Kids learned about robotics, digital forensics and cyber programming during the cybersecurity camp in Charleston. (Photo/Joe Bullinger/SPAWAR Systems Center Atlantic)
By Liz Segrist
Published June 22, 2014
Cybersecurity is an incredibly competitive, growing and lucrative sector — and experience and education are both crucial to securing a job in the industry, according to Al Emondi, chief technology officer with SPAWAR Systems Center Atlantic.
Demand for cybersecurity professionals is expected to grow as more companies and governments need solutions to prevent hackers from stealing critical information or destroying computer networks.
“We live in a dangerous world. And our military does not operate today without cyber,” said Kevin Cooley, the command information officer with the Navy’s U.S. Fleet Cyber Command and U.S. 10th Fleet, who spoke on Friday during the second annual Palmetto Cyber Security Summer Camp in Charleston.
Employment for information security analysts is projected to grow 37% from 2012 to 2022, much faster than the average for all occupations, according to 2012 data from the U.S. Bureau of Labor Statistics. Most jobs in the field require at least a bachelor’s degree.
Information security analysts earn an average salary of $86,000, data show.
Students worked on projects with cyber professionals. (Photo/Joe Bullinger/SPAWAR Systems Center Atlantic)
Noting security breaches at Target and the S.C. Department of Revenue, Earle said, “Cybercriminals are constantly attacking and exploiting information. ... With the increasing mobility and complexity of information technology and the sensitive data contained and transmitted, the demand for cutting-edge cyberwarriors has risen drastically.”
More than 30 SPAWAR employees volunteered with more than 50 kids from Charleston, Berkeley, and Dorchester school districts during the weeklong cyber camp, which is part of SPAWAR’s STEM initiative that’s partly funded by the National Defense Education Program.
Students and professionals broke up into groups and did hands-on engineering, robotics, digital forensics, computer network defense, cybersecurity and cyber programming projects.
Some activities focused on engineering fundamentals, finding vulnerabilities, the networks behind social media, Web design or computer deconstruction. Local experts spoke to the students about educational tracks and career paths for the field.
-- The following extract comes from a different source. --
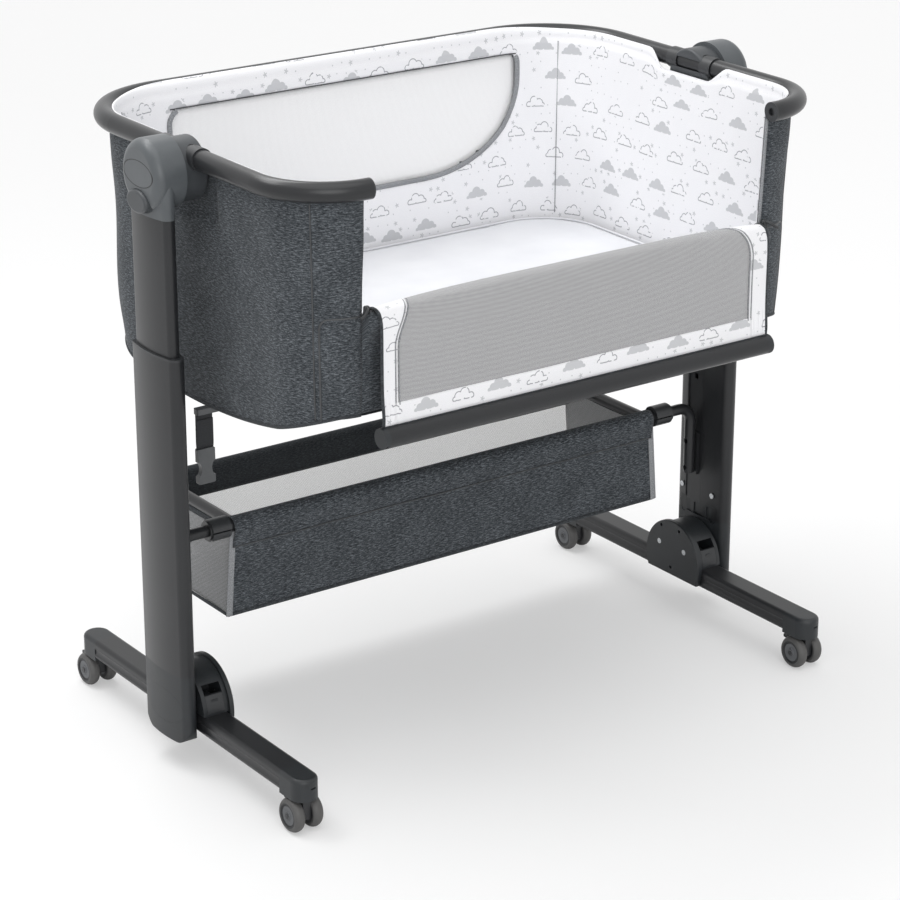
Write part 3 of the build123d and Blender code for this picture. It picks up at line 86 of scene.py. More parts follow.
# %% Measures of the frame, in millimetres
MM = 0.001
SIDES = ((-1, "left"), (1, "right"))
RIM_X, RIM_BACK, RIM_FRONT, RIM_Z, RIM_R = 410.0, 296.0, -269.0, 820.0, 13.0
CORNER_BACK, CORNER_FRONT = 130.0, 95.0
WALL_TOP, WALL_THICK, LEAN, HANG = 808.1, 13.0, 0.0518, 6.0
LINING_THICK = 2.0
OPEN_HALF = 318.0
RAIL_Y, RAIL_Z, RAIL_R = -283.0, 508.0, 13.0
FLAP_HALF = 306.0
HOOP_Y, BAG_FLOOR = 203.0, 178.5
print("rim", 2 * RIM_X, "by", RIM_BACK - RIM_FRONT, "mm, opening", 2 * OPEN_HALF, "mm")

# %% [markdown]
# ## Colours
# Colours are picked as they look on a screen and turned into the linear values
# that a renderer adds and multiplies.

# %% Colour helper
def paint(code):
    """Linear colour of a six-digit screen colour."""
    parts = [int(code[i : i + 2], 16) / 255 for i in (0, 2, 4)]
    linear = [p / 12.92 if p <= 0.04045 else ((p + 0.055) / 1.055) ** 2.4 for p in parts]
    return (*linear, 1.0)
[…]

Growing up, Cooley never expected to work in the field of cybersecurity because his job did not yet exist. Today, he said, technology and cybersecurity industries are changing constantly, and the demand for qualified workers is far outpacing the graduates who are able to do the work.
Cooley said students need to stay focused and work hard in school to get the grades needed to qualify for a cybersecurity position.
“Don’t limit yourself by saying ‘That’s too hard’ or ‘No one in my family has ever done this.’ The most important limits, the biggest ones, are self-imposed,” Cooley said. “Don’t set limits in your own head. For any problem, there is a solution.”
Cooley promoted the idea of students learning STEM-LC, meaning science, technology, engineering and math, as well as leadership and communication skills.
“Just being smart or just being good at something isn’t enough. You have to be able to communicate and lead,” Cooley said. “You have to get in there and do it, and then great things can happen.”